Some critics have said the bank botched the public relations around the sale, but Mr. Johnson shot that down. “The proof is in the pudding. Look at our large turnout,” he said, and noted that shareholders had been well-informed.

“There will always be critics, but we have done our job, “ he said. In the months since the sale was announced staff morale has reportedly suffered on the back of news that there would be “significant” job cuts in the deal, and that the top senior executives could collectively cash in on more than $11 million in bonus payments and investments if they cut 150 jobs in the first year, while retaining 70 percent of key staff. But yesterday Mr. Smith said the bank was working with staff to move them into other jobs, where possible, and when cuts were made to do so “fairly and generously”.

He described morale amongst employees as good: “We do not sense tremendous anxiety around the bank.”

Mr. Johnson added: “Everything starts at the top.
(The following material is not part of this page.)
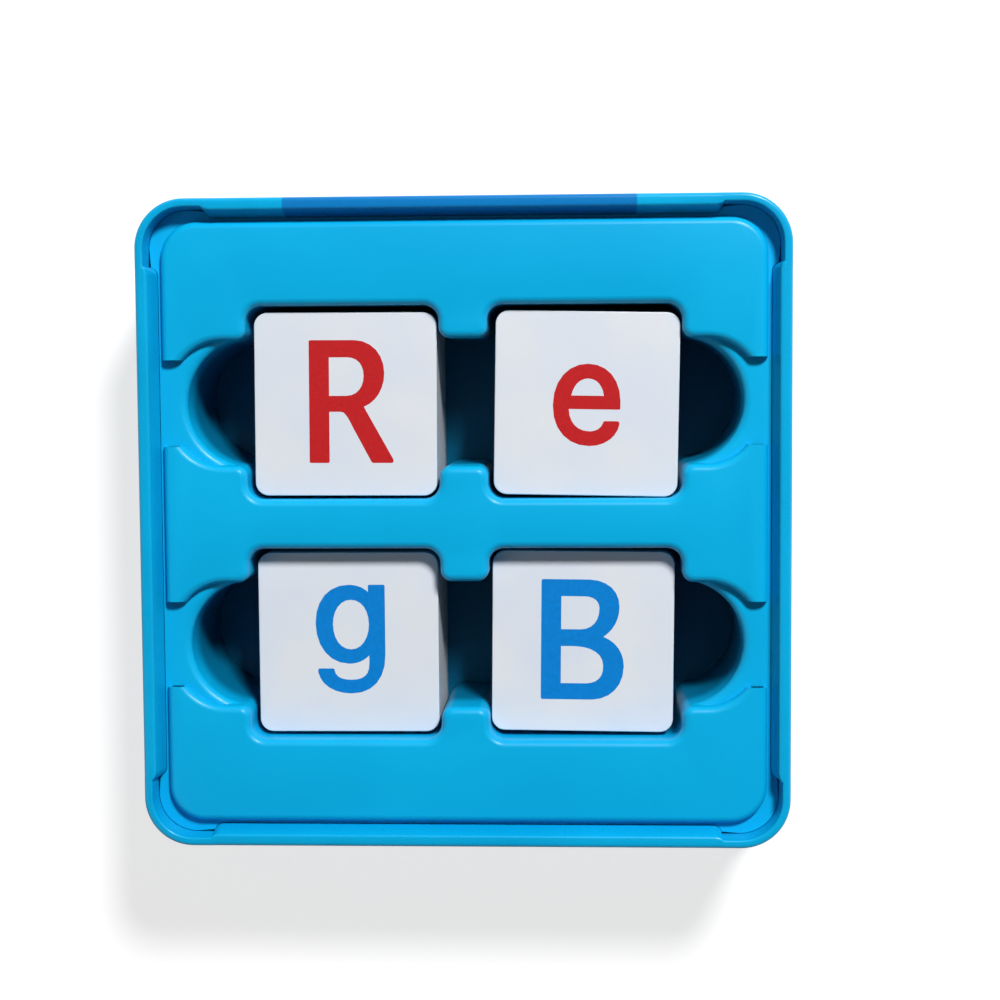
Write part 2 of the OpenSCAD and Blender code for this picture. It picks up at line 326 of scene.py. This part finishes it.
def sweptPan(shape):
    side = bentOutline(shape["side"])
    corner = bentOutline(shape.get("corner", shape["side"]))

    def outlineAt(quarter, centre, turn, share):
        around = Matrix.Rotation(quarter * math.pi / 2, 3, "Z")
        spots = []
        for broad, slim in zip(side, corner):
            inset, height = slim.lerp(broad, share)
            reach = shape["cornerRadius"] - inset
            x = centre[0] + reach * math.cos(turn)
            y = centre[1] + reach * math.sin(turn)
            spots.append(around @ Vector((x, y, height)) * mm)
        return spots

    pan = bmesh.new()
    # each quarter after the first leaves out its first station, where the last one ended
    stations = [(quarter, *station) for quarter in range(4) for station in stationsOf(shape)[quarter > 0:]]
    verts = [pan.verts.new(spot) for spot in outlineAt(*stations[0])]
    front = [pan.edges.new(pair) for pair in zip(verts, verts[1:])]
    for station in stations[1:]:
        order = {vert: index for index, vert in enumerate(verts)}
        grown = bmesh.ops.extrude_edge_only(pan, edges=front)["geom"]
        front = [item for item in grown if isinstance(item, bmesh.types.BMEdge)]
        for vert in [item for item in grown if isinstance(item, bmesh.types.BMVert)]:
            neighbours = [edge.other_vert(vert) for edge in vert.link_edges]
            verts[next(order[old] for old in neighbours if old in order)] = vert
        for vert, spot in zip(verts, outlineAt(*station)):
            vert.co = spot
    bmesh.ops.remove_doubles(pan, verts=pan.verts, dist=weld * mm)
    bmesh.ops.holes_fill(pan, edges=[edge for edge in pan.edges if edge.is_boundary], sides=0)
    bmesh.ops.recalc_face_normals(pan, faces=pan.faces)
    return pan


def addPiece(shape, name, replaced, material, sharpFrom=32):
    # edges that bend by more than sharpFrom degrees stay crisp
    for face in shape.faces:
        face.smooth = True
    for edge in shape.edges:
        edge.smooth = edge.is_manifold and edge.calc_face_angle(0) < math.radians(sharpFrom)
    mesh = bpy.data.meshes.new(name)
    shape.to_mesh(mesh)
    shape.free()
    mesh.materials.append(material)
    piece = bpy.data.objects.new(name, mesh)
    bpy.context.scene.collection.objects.link(piece)
    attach(piece, nodes[replaced]["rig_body"])
    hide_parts(replaced)


addPiece(sweptPan(tinShape), "tin_base_drawn", "tin_base", tinLacquer)
addPiece(sweptPan(lidShape), "lid_drawn", "lid", lidLacquer)
print("tin and lid drawn")


# Tray: the CAD form with its flange led out into the tin's corners

trayShape = {
    "flangeTop": 26.1,       # the flange lies below this height
    "arcCentre": 42.0, "arcRadius": 9.3,   # its corners in the CAD form
    "arcSlack": 0.03, "endSlack": 0.01,    # how far off the arc a point may lie
    "cornerCentre": 45.0,    # where the corners' arcs are led to
}


def formedTray():
    shape = trayShape
    tray = bmesh.new()
    tray.from_mesh(nodes["tray"].data)
    bmesh.ops.transform(tray, matrix=nodes["tray"].matrix_world, verts=tray.verts)
    bmesh.ops.remove_doubles(tray, verts=tray.verts, dist=1e-6)
    centre, radius = shape["arcCentre"] * mm, shape["arcRadius"] * mm
    newCentre = shape["cornerCentre"] * mm
    newRadius = radius - (newCentre - centre)
    for vert in tray.verts:
        spot = vert.co
        out = Vector((abs(spot.x) - centre, abs(spot.y) - centre))
        onArc = abs(out.length - radius) < shape["arcSlack"] * mm and min(out) > -shape["endSlack"] * mm
        if onArc and spot.z < shape["flangeTop"] * mm:
            scale = newRadius / out.length
            spot.x = math.copysign(newCentre + out.x * scale, spot.x)
            spot.y = math.copysign(newCentre + out.y * scale, spot.y)
    return tray


addPiece(formedTray(), "tray_formed", "tray", trayPlastic, 40)
print("tray formed")


# Card tiles

tileShape = {
    "width": 30.0,
    "thickness": 2.0,
    "cornerRadius": 2.2,
    "edgeRadius": 0.16,      # the soft edge that the die leaves
    "inkRelief": 0.012,
    "headroom": 0.03,        # the card stays this far below its solid's top
}
tileFinish = {
    "paper": linear(214, 222, 234),
    "paperWarm": linear(222, 226, 232),
    "core": linear(176, 180, 184),
    "red": linear(196, 34, 38),
    "blue": linear(4, 130, 214),
    "layers": 5,             # plies that show in the side of a tile
}
# Each stack: top letter, ink, and how far its top tile is turned, in degrees
stacks = {
    "rear_left": {"letters": "Reog", "ink": "red", "turn": -0.2},
    "rear_right": {"letters": "egRo", "ink": "red", "turn": -1.1},
    "front_left": {"letters": "gBeo", "ink": "blue", "turn": 0.1},
    "front_right": {"letters": "BoRe", "ink": "blue", "turn": -0.7},
}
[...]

The board and management are unanimously behind this, and staff are starting to pull together for this transition.”

Bank management said it would be business as usual, at the bank this morning. There was no word from the bank yesterday on when its shares would stop trading on the New York Stock Exchange, with it having previously announced that the sale would mean it delisting.

And executives said there would be no big celebratory dinner last night. with senior management saying they just wanted to catch up on their sleep.

Mr. Johnson, who is an AIG executive, with a smile, said: “This has been a long week; I have a day job you know.”